# Waxstock-sungun



## kylebailey (Jan 31, 2013)

been looking at getting a sun gun, any idea if they'll have them for sale in Waxstock?


----------



## Johnnyopolis (Oct 25, 2005)

You may find that one of the independent traders "may" have a sun gun. It may be worth speaking to someone like Alex from Elite (he is the only one I can think does 3M) and see if you can do a deal and pick it up at waxstock from him.


----------



## kylebailey (Jan 31, 2013)

Johnnyopolis said:


> You may find that one of the independent traders "may" have a sun gun. It may be worth speaking to someone like Alex from Elite (he is the only one I can think does 3M) and see if you can do a deal and pick it up at waxstock from him.


Ok thank for the reply.  any idea how i could get hold of him .?? Still abit new to the forum lol


----------



## Alfieharley1 (Jun 8, 2014)

kylebailey said:


> Ok thank for the reply.  any idea how i could get hold of him .?? Still abit new to the forum lol


If you look under Elite Car Care on forum home then a post he will be there on the left hand side.

Alex is very good and has looked at a deal for me


----------



## kylebailey (Jan 31, 2013)

Alfieharley1 said:


> If you look under Elite Car Care on forum home then a post he will be there on the left hand side.
> 
> Alex is very good and has looked at a deal for me


Appreciate the help buddy. Hopefully get me a good deal with the sun gun, i know the 3m are rather expensive hah


----------



## great gonzo (Nov 4, 2010)

Alex is man who knows, you will only get good advise
Gonz.


----------



## Alfa male (Jun 16, 2009)

I take it you've done a search on here for the DIY tutorial that gives very simple instructions to build your own for about £30! Having done it myself I can confirm its very good


----------



## kylebailey (Jan 31, 2013)

Alfa male said:


> I take it you've done a search on here for the DIY tutorial that gives very simple instructions to build your own for about £30! Having done it myself I can confirm its very good


I have read the thread on the d.i.y sun gun. Have been contemplating wether to do it or not. Ive also seen the d.i.y ones for sale on ebay for around 50 quid. As im going up waxstock i was hoping there be ones for sale around that price. Dont think i could pay 300 for the 3m . Bit out of my price range  .


----------



## Alfieharley1 (Jun 8, 2014)

kylebailey said:


> I have read the thread on the d.i.y sun gun. Have been contemplating wether to do it or not. Ive also seen the d.i.y ones for sale on ebay for around 50 quid. As im going up waxstock i was hoping there be ones for sale around that price. Dont think i could pay 300 for the 3m . Bit out of my price range  .

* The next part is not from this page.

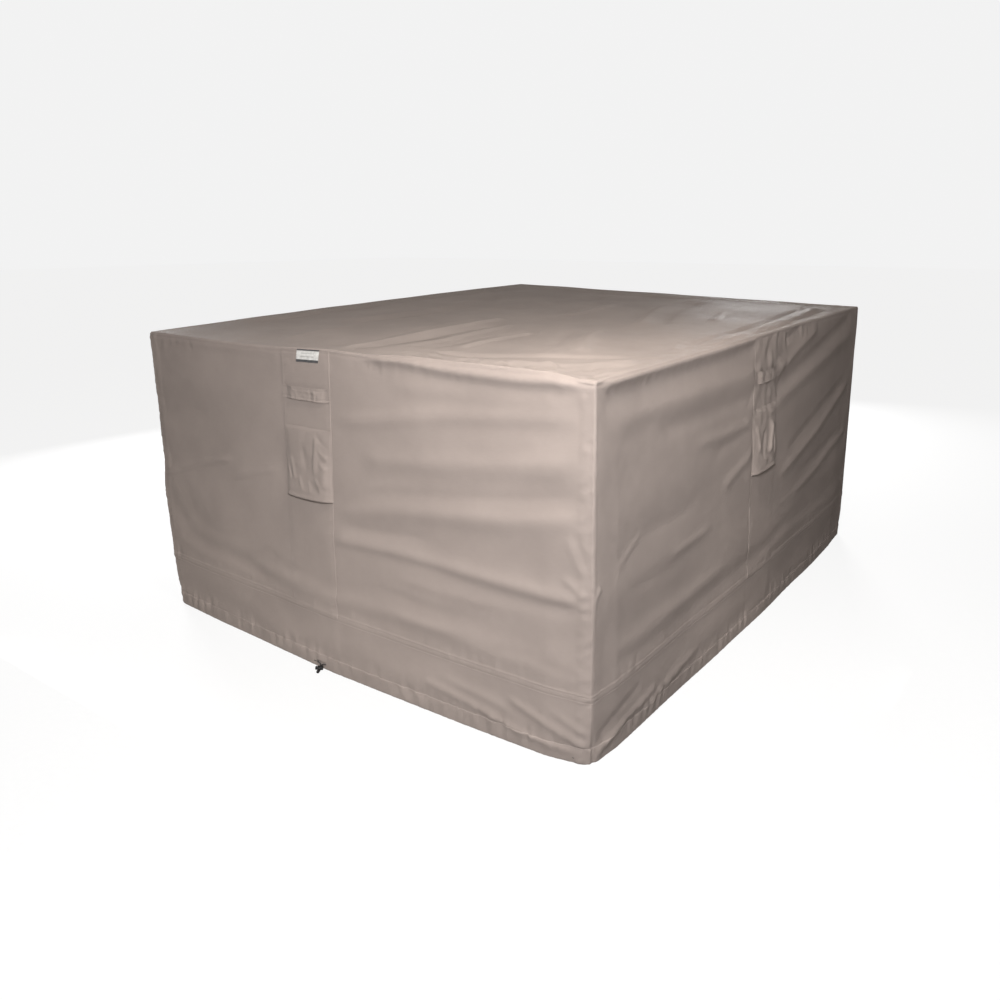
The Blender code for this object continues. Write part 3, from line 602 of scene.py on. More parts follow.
def fold_heights(points, strokes):
    """Height of all strokes over a set of points, in metres."""
    total = np.zeros(len(points))
    for height, left_width, right_width, taper, *knots in strokes:
        line = smooth_line(knots, 5)
        reach = 3 * max(left_width, right_width) / 1000
        near = np.nonzero(((points > line.min(0) - reach) & (points < line.max(0) + reach)).all(1))[0]
        start, step = line[:-1], np.diff(line, axis=0)
        length = np.linalg.norm(step, axis=1)
        run = np.concatenate([[0], np.cumsum(length)])
        rel = points[near, None] - start[None]
        t = np.clip((rel * step).sum(-1) / length ** 2, 0, 1)
        away = rel - t[..., None] * step
        distance = np.linalg.norm(away, axis=-1)
        nearest = distance.argmin(1)
        pick = (np.arange(len(near)), nearest)
        turn = step[nearest, 0] * away[pick][:, 1] - step[nearest, 1] * away[pick][:, 0]
        width = np.where(turn > 0, left_width, right_width) / 1000
        share = (run[nearest] + t[pick] * length[nearest]) / run[-1]
        ends = ease(share / taper) * ease((1 - share) / taper)
        total[near] += height / 1000 * ends * np.exp(-(distance[pick] / width) ** 2)
    return total


def wavy(points, seed, scale, count=24):
    """Soft noise: a fixed sum of plane waves of about one wavelength. Values of about -1 to 1."""
    numbers = np.random.default_rng(seed)
    angle = numbers.uniform(0, 2 * np.pi, count)
    pace = 2 * np.pi / scale * numbers.uniform(0.6, 1.7, count)
    phase = numbers.uniform(0, 2 * np.pi, count)
    waves = np.sin(points[:, 0, None] * np.cos(angle) * pace + points[:, 1, None] * np.sin(angle) * pace
                   + phase)
    return waves.sum(1) / math.sqrt(count)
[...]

I think 3M will always be around that price. Another option is to contact Johnny Above on this thread about the LED torches they are taking  they are another very good option and something which I will be looking at (Detailing world & Zaino Stalls)


----------



## Alfa male (Jun 16, 2009)

kylebailey said:


> I have read the thread on the d.i.y sun gun. Have been contemplating wether to do it or not. Ive also seen the d.i.y ones for sale on ebay for around 50 quid. As im going up waxstock i was hoping there be ones for sale around that price. Dont think i could pay 300 for the 3m . Bit out of my price range  .

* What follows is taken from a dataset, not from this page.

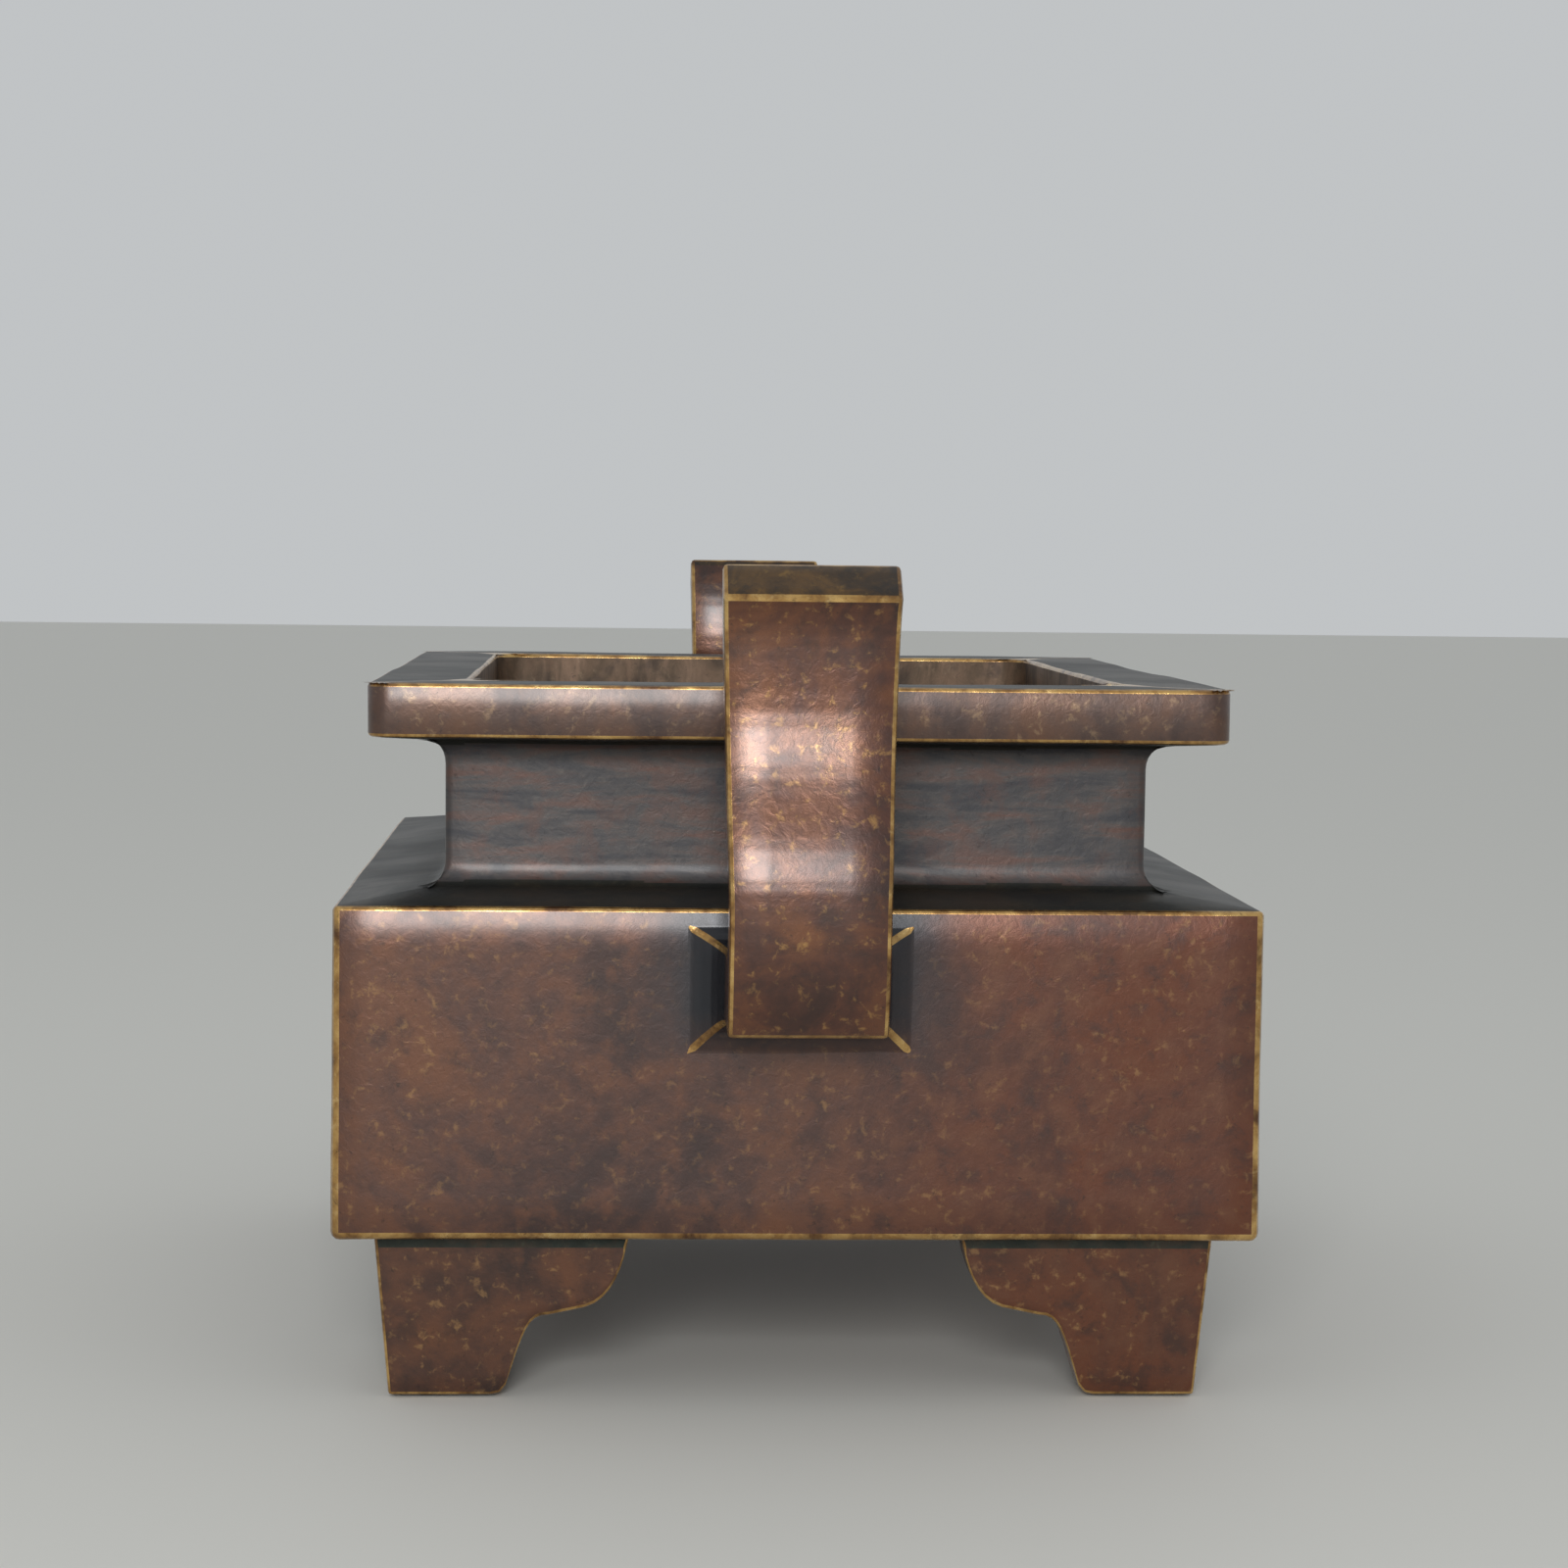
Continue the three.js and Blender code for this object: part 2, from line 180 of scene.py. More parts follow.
@dataclass(frozen=True)
class Bronze:
    """A metal under its patina: the patina's tones from deep to warm, its grain, flecks and gloss, and on
    some a painted shade and a painted sheen.
    """

    name: str
    deep: str
    middle: str
    warm: str
    fleck: str
    fleck_share: float = 0.6
    cloud_mm: float = 20.0
    fleck_mm: float = 1.3
    roughness: float = 0.36
    metallic: float = 0.45
    coat: float = 0.45
    relief_mm: float = 0.10
    grain: Grain = Grain.ROUND
    # A colour painted as shade round a handle's root, over patina that no hand rubs there
    painted_shade: str = ""
    painted_shade_reach_mm: tuple[float, float] = (11.5, 21.0)
    painted_shade_level_mm: tuple[float, float] = (38.0, 47.0)
    # A colour that turns the metal warmer towards +X: partly the patina's tone, partly painted sheen
    warm_side_and_sheen: str = ""

    def ready(self) -> bpy.types.Material:
        """Returns the finish's material, which is built the first time that it is asked for."""
        return bpy.data.materials.get(self.name) or self.make()

    def make(self) -> bpy.types.Material:
        """Builds the patina as a procedural material.

        Returns:
            The new material.
        """
        material = bpy.data.materials.new(self.name)
        material.use_nodes = True
        tree = material.node_tree
        shader = tree.nodes["Principled BSDF"]
        coordinates = add_node(tree, "TexCoord").outputs["Object"]
        grain = add_node(tree, "Mapping", {"Scale": self.grain.value}, {"Vector": coordinates})
        cloud = self._noise(tree, grain.outputs[0], self.cloud_mm, detail=6.0, distortion=0.6)
        colour = self._clouds(tree, cloud)
        # Warmer towards +X, partly as painted sheen
        if self.warm_side_and_sheen:
            colour = self._warm_and_sheen(tree, colour, coordinates, cloud)
        colour = self._flecks(tree, colour, coordinates, cloud)
        # Painted shade round the handle's root
        if self.painted_shade:
            colour = self._painted_shade(tree, colour, coordinates, cloud)
        tree.links.new(colour, shader.inputs["Base Color"])
        shader.inputs["Metallic"].default_value = self.metallic
        shader.inputs["Coat Weight"].default_value = self.coat
        shader.inputs["Coat Roughness"].default_value = WAX_ROUGHNESS
        self._gloss(tree, shader, coordinates, cloud)
        return material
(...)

Seriously it's that easy a child could do it, I'm not exactly hands on but found this dead easy. Plus it felt like a nice challenge to tackle


----------



## Andy from Sandy (May 6, 2011)

The only disappointing part of the build was getting the proper lamp. I could only find one company and typical of them they charged a stupid amount to process and ship the order.

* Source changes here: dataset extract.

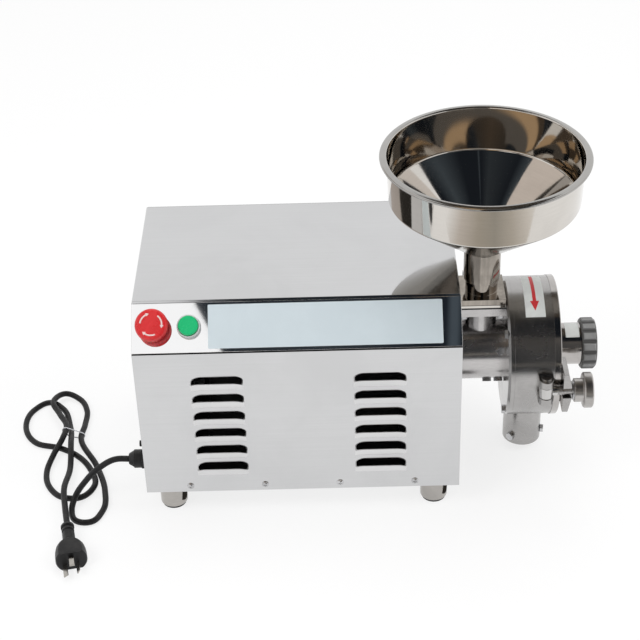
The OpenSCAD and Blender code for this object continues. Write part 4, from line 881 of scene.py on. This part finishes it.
def cloth(name, corners, shades):
    """A flat cloth that is only seen in reflections, shaded from its left end to its right."""
    mesh = bpy.data.meshes.new(name)
    mesh.from_pydata(corners, [], [range(len(corners))])
    left, far = min(p[0] for p in corners), max(p[0] for p in corners)
    weave = bpy.data.materials.new(name)
    weave.use_nodes = True
    tree = weave.node_tree
    tree.nodes.remove(tree.nodes["Principled BSDF"])
    at = wire(tree, "ShaderNodeTexCoord")
    part = wire(tree, "ShaderNodeSeparateXYZ", {0: at.outputs["Object"]})
    across = spread(tree, part.outputs["X"], from_min=left, from_max=far)
    tones = wire(tree, "ShaderNodeValToRGB", {0: across})
    while len(tones.color_ramp.elements) < len(shades):
        tones.color_ramp.elements.new(1.0)
    for e, (where, shade) in zip(tones.color_ramp.elements, shades + shades[-1:]):
        e.position, e.color = (where - left) / (far - left), (*shade, 1)
    glow = wire(tree, "ShaderNodeEmission", {"Color": tones.outputs["Color"], "Strength": 1.0})
    feed(tree, tree.nodes["Material Output"], {"Surface": glow.outputs[0]})
    mesh.materials.append(weave)
    card = stood(name, mesh)
    card.visible_camera = card.visible_diffuse = card.visible_transmission = False
    card.visible_shadow = card.visible_volume_scatter = False
    return card


def flat(x0, x1, y0, y1, z):
    """Corners of a level rectangle."""
    return [(x0, y0, z), (x1, y0, z), (x1, y1, z), (x0, y1, z)]


def hanging(x0, x1, y, z0, z1):
    """Corners of an upright rectangle that faces the mill."""
    return [(x0, y, z0), (x1, y, z0), (x1, y, z1), (x0, y, z1)]


# Heights of the cloths overhead, of those just over the table and of the screen's dark foot, and
# the place of the screen, far in front of the mill.
roof, near, hem, end = 2.5, 0.002, 0.53, -3.0


def overhead(*corners):
    """Corners of a cloth hung level over the mill."""
    return [(x, y, roof) for x, y in corners]


night, dusk, drab = (0.012, 0.015, 0.020), (0.055, 0.068, 0.080), (0.15, 0.14, 0.13)
brown, tan, rose = (0.090, 0.070, 0.052), (0.62, 0.44, 0.27), (0.71, 0.64, 0.585)
beige, umber, grey = (0.40, 0.375, 0.33), (0.045, 0.041, 0.036), (0.40, 0.375, 0.35)
chalk, sand, straw, clay = (1, 1, 1), (0.82, 0.78, 0.73), (0.56, 0.52, 0.46), (0.47, 0.43, 0.37)
slate, oat, blush = (0.03, 0.036, 0.042), (0.66, 0.61, 0.56), (0.75, 0.70, 0.66)
hung = [
    cloth("runner", flat(-0.3, 2.8, end, -0.8, near), [(-0.3, night)]),
    cloth("screen_foot", hanging(-0.3, 2.8, end, near, hem), [(-0.3, night)]),
    cloth("screen", hanging(-0.3, 2.8, end, hem, roof),
          [(-0.3, night), (0.5, night), (0.62, dusk), (0.70, drab)]),
    cloth("front_cloth", overhead((-0.28, end), (2.8, end), (2.8, -2.3), (-0.26, -2.3)),
          [(-0.3, night), (0.36, night), (0.46, drab)]),
    cloth("low_card", flat(-0.10, 0.46, -0.56, -0.24, 0.2),
          [(-0.10, chalk), (-0.02, oat), (0.08, clay), (0.18, beige), (0.28, straw), (0.38, sand),
           (0.46, chalk)]),
    cloth("dish_card", flat(0.04, 0.20, -0.28, -0.07, 0.6),
          [(0.04, brown), (0.065, brown), (0.075, tan), (0.12, tan), (0.135, drab), (0.20, drab)]),
    # These two umber cards are painted shadow: the feet mirror them as the shade under the casing.
    cloth("foot_shadow_left", flat(-0.235, -0.19, -0.125, -0.06, near), [(-0.235, umber)]),
    cloth("foot_shadow_right", flat(0.103, 0.148, -0.125, -0.06, near), [(0.103, umber)]),
    cloth("top_cloth", overhead((-0.218, -2.3), (2.8, -2.3), (2.8, 0.5), (1.1, 0.2), (1.1, -0.46),
                                (-0.3, -0.46), (-0.3, 0.3), (-1.25, 0.3), (-1.25, -1.0), (-0.697, -1.0)),
          [(-1.25, dusk), (-0.9, night), (-0.05, slate), (0.2, night), (0.272, night), (0.285, dusk),
           (0.30, dusk), (0.315, night), (0.9, night), (1.7, dusk), (2.4, night)]),
    cloth("back_cloth", flat(-0.3, 1.1, -0.46, 1.9, roof), [(-0.3, umber), (0.3, brown), (1.1, umber)]),
    cloth("corner_cloth", overhead((-1.5, end), (-0.3, end), (-0.3, -2.32), (-0.46, -2.0), (-1.5, -2.0)),
          [(-1.5, tan)]),
    cloth("far_cloth", flat(-3.4, -0.3, -4.8, end, roof),
          [(-3.4, brown), (-3.2, brown), (-3.0, tan), (-2.2, tan), (-2.0, brown)]),
    cloth("left_front_drape", overhead((-3.4, end), (-1.52, end), (-1.25, -1.0), (-3.4, -1.0)),
          [(-3.4, brown)]),
    cloth("left_drape", flat(-2.4, -1.25, -1.0, 3.3, roof), [(-2.4, rose)]),
    cloth("left_dark", flat(-3.6, -2.4, 0.75, 2.0, roof), [(-3.6, umber)]),
    cloth("left_back_drape", flat(-3.7, -2.4, 2.0, 3.3, roof), [(-3.7, umber), (-3.2, umber), (-3.0, grey)]),
    cloth("right_drape", flat(2.8, 4.4, -1.0, 2.6, roof), [(2.8, blush)])]

for name, spot, size, power in (("soft_box_left", (-1.9, -1.3, 2.3), 1.3, 25),
                                ("soft_box_right", (2.0, -0.6, 2.2), 1.3, 18),
                                ("soft_box_top", (0.2, 0.7, 2.7), 1.6, 21)):
    lamp = bpy.data.lights.new(name, "AREA")
    lamp.shape, lamp.size, lamp.energy = "SQUARE", size, power
    box = stood(name, lamp)
    box.location = spot
    box.rotation_mode = "QUATERNION"
    box.rotation_quaternion = (Vector((0, 0, 0.2)) - Vector(spot)).to_track_quat("-Z", "Y")
    box.visible_glossy = False
bpy.context.scene.view_settings.view_transform = "Standard"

As to the rest though it is pennies to buy the battery drill and other bits.


----------



## kylebailey (Jan 31, 2013)

Ive mailed alex from elite car care, awaiting awnser . Iff its only the 3m one available i think ill end up building the diy one  cheers for the help people


----------



## Billio (Oct 29, 2013)

Brinkmann do a fairly decent alternative for around £50 but if you really can't afford the superb 3M SunGun (you would want the improved Mk2 version) then my advice would be the DIY route with the correct solux bulb.....you won't be disappointed


----------



## kylebailey (Jan 31, 2013)

Billio said:


> Brinkmann do a fairly decent alternative for around £50 but if you really can't afford the superb 3M SunGun (you would want the improved Mk2 version) then my advice would be the DIY route with the correct solux bulb.....you won't be disappointed


Yes ive spotted a d.i.y one on ebay for 50 quid. It has the solux bulb aswell so im going to be biyng this


----------



## Choppy (Aug 8, 2013)

I bought a replica sun gun off eBay today and looks excellent, delivered in a nice sturdy case


----------



## kylebailey (Jan 31, 2013)

Choppy said:


> I bought a replica sun gun off eBay today and looks excellent, delivered in a nice sturdy case


Will you let me now once you receive it what your thought are on it. ?? Really looking into buying one


----------



## Choppy (Aug 8, 2013)

Used it the other day, was really good. Definitely worth the £50 I paid


----------



## Choppy (Aug 8, 2013)




----------



## kylebailey (Jan 31, 2013)

Choppy said:


>


Cheers choppy mutch appreciated, 100% will be ordering this.


----------